What Trump and Le Pen exploited was an almost atavistic yearning for the values of a 'lost' society: perhaps the one that existed before multi-culturalism; before political correctness; before mass immigration; before the EU or NAFTA. Moreover, these two leaders were able to project and personify these 'lost' values in a way with which many voters identified. Although Le Pen failed to win, her vote share of 35% is a remarkable achievement for an anti EU, anti-Euro and anti-immigrant candidate.
Even in parliamentary systems an individual politician's charisma, or lack of it, can have a big influence on the electoral outcome. Theresa May is no one's idea of a charismatic leader, yet seems almost certain to win big in next month's general election. Why? Because many see her as someone who will stand up for Britain in the face of 27 member states and a hostile Brussels bureaucracy. Perhaps she's tapped into the national mythology of 'standing alone' against European tyranny and become a personification of national defiance – a persona with which many seem to identify.
So, if identity and identification are such powerful drivers of success in politics, does this also apply to brands?
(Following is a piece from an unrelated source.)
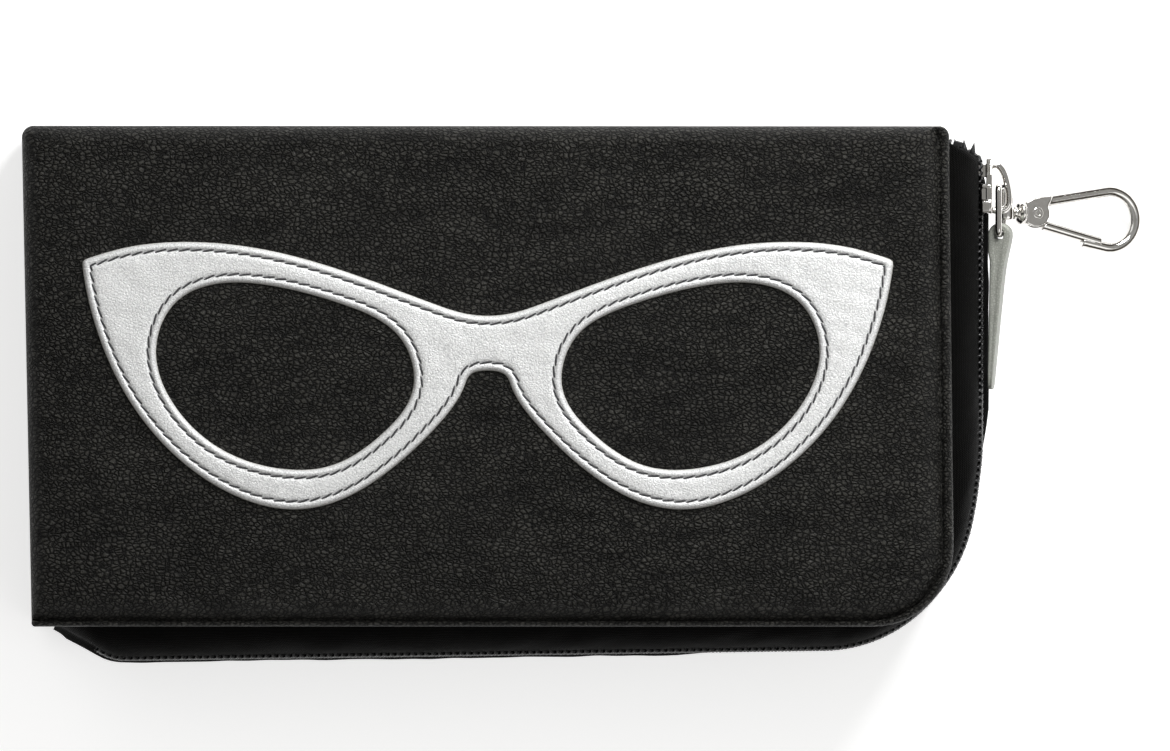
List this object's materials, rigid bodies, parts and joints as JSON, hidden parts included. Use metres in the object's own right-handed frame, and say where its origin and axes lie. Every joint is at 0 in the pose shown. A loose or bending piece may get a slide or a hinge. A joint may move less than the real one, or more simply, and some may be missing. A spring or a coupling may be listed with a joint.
{
  "type": "zipped glasses case",
  "caption": "Soft leather case for several pairs of glasses: padded covers, zip round two edges, two padded dividers, pull tab and swivel snap hook.",
  "frame": {"origin": "on the outer face of the back cover, near the middle of the case, where it rests on a table", "axes": "+X towards the zipped short side and its clasp, +Y towards the folded long side, +Z out of the front cover"},
  "size_m": [0.2444, 0.1164, 0.0451],
  "materials": {
    "black_leather": "soft pebbled black leather",
    "silver_leather": "metallic silver leather with a fine grain",
    "tab_leather": "silver grey leather strap",
    "grey_thread": "dark grey sewing thread",
    "zip_tape": "black woven polyester tape",
    "zip_coil": "black nylon coil",
    "lining": "dark woven lining",
    "foam": "soft foam wadding",
    "board": "stiffening board",
    "nickel": "polished nickel plate",
    "spring_steel": "spring steel"
  },
  "bodies": {
    "root": {"back_panel": "black_leather", "back_binding": "black_leather", "back_padding": "foam", "back_board": "board", "back_lining": "lining", "spine_fold": "black_leather", "side_gusset": "black_leather", "rear_divider": "lining", "rear_divider_binding": "black_leather", "front_divider": "lining", "front_divider_binding": "black_leather", "zip_coil_back": "zip_coil", "zip_tape_back": "zip_tape", "zip_top_stop_back": "nickel", "zip_bottom_stop": "nickel"},
    "front_cover": {"front_panel": "black_leather", "front_binding": "black_leather", "front_padding": "foam", "front_board": "board", "front_lining": "lining", "zip_coil_front": "zip_coil", "zip_tape_front": "zip_tape", "zip_top_stop_front": "nickel", "glasses_patch": "silver_leather", "patch_outer_thread": "grey_thread", "patch_left_lens_thread": "grey_thread", "patch_right_lens_thread": "grey_thread"},
    "slider": {"slider_body": "nickel", "slider_bridge": "nickel"},
    "ring": {"pull_ring": "nickel"},
    "tab": {"pull_tab": "tab_leather"},
    "eye": {"swivel_eye": "nickel"},
    "hook": {"hook_body": "nickel", "gate_rivet": "nickel", "gate_spring": "spring_steel"},
    "gate_arm": {"gate": "nickel"}
  },
  "joints": [
    {"name": "cover_open", "type": "hinge", "parent": "root", "child": "front_cover", "pos_m": [0, 0.0574, 0.022], "axis": [-1, 0, 0], "range_deg": [0, 35], "deforming": ["spine_fold", "side_gusset"]},
    {"name": "slider_travel", "type": "slide", "parent": "root", "child": "slider", "axis": [0, -1, 0], "range_m": [0, 0.055]},
    {"name": "ring_swing", "type": "hinge", "parent": "slider", "child": "ring", "pos_m": [0.10815, 0.0452, 0.022], "axis": [-0.1045, 0, 0.9945], "range_deg": [0, 90]},
    {"name": "tab_swing", "type": "hinge", "parent": "ring", "child": "tab", "pos_m": [0.10815, 0.0348, 0.022], "axis": [-0.1045, 0, 0.9945], "range_deg": [0, 55]},
    {"name": "clasp_swing", "type": "hinge", "parent": "ring", "child": "eye", "pos_m": [0.1087, 0.0395, 0.01673], "axis": [0, 1, 0], "range_deg": [-35, 40]},
    {"name": "hook_swivel", "type": "hinge", "parent": "eye", "child": "hook", "pos_m": [0.1087, 0.0395, 0.01673], "axis": [0.9063, 0, -0.4226], "continuous": true},
    {"name": "gate_open", "type": "hinge", "parent": "hook", "child": "gate_arm", "pos_m": [0.11586, 0.0395, 0.01339], "axis": [0.4226, 0, 0.9063], "range_deg": [0, 25], "stiffness_Nm_per_rad": 0.0008, "springref_deg": -28.65}
  ]
}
And if you wanted to project and personify values that truly resonate, how could you be sure that the values you've chosen for your brand are the right ones?
Cognitive science has shown that we often subsume the personality and values of the people we feel closest to. The result is self-other overlap, whereby our mental representations of our own identity merge with our perceptions of someone else. Because brands also act as relationship partners, they too create overlap with the psychological self, with brand lovers identifying with the values that their brand represents.
My company has been trying a new approach that measures the psychological overlap of brands with people who love (and don't love) them. It uses a new metric that quantifies the psychological distance between self and the perceived personality of a brand. It is also able, at a truly granular level of detail, to predict those values that actually drive brand love."
What we've discovered is that what really defines the most successful brands, rather like our current batch of politicians, is their ability to 'match' their lovers on the values they hold dear. So in this age of uncertainty, maybe it's time for brand owners to take a leaf from the politicians' book and take a fresh look at whether their brand identity really does match up to their lovers' expectations.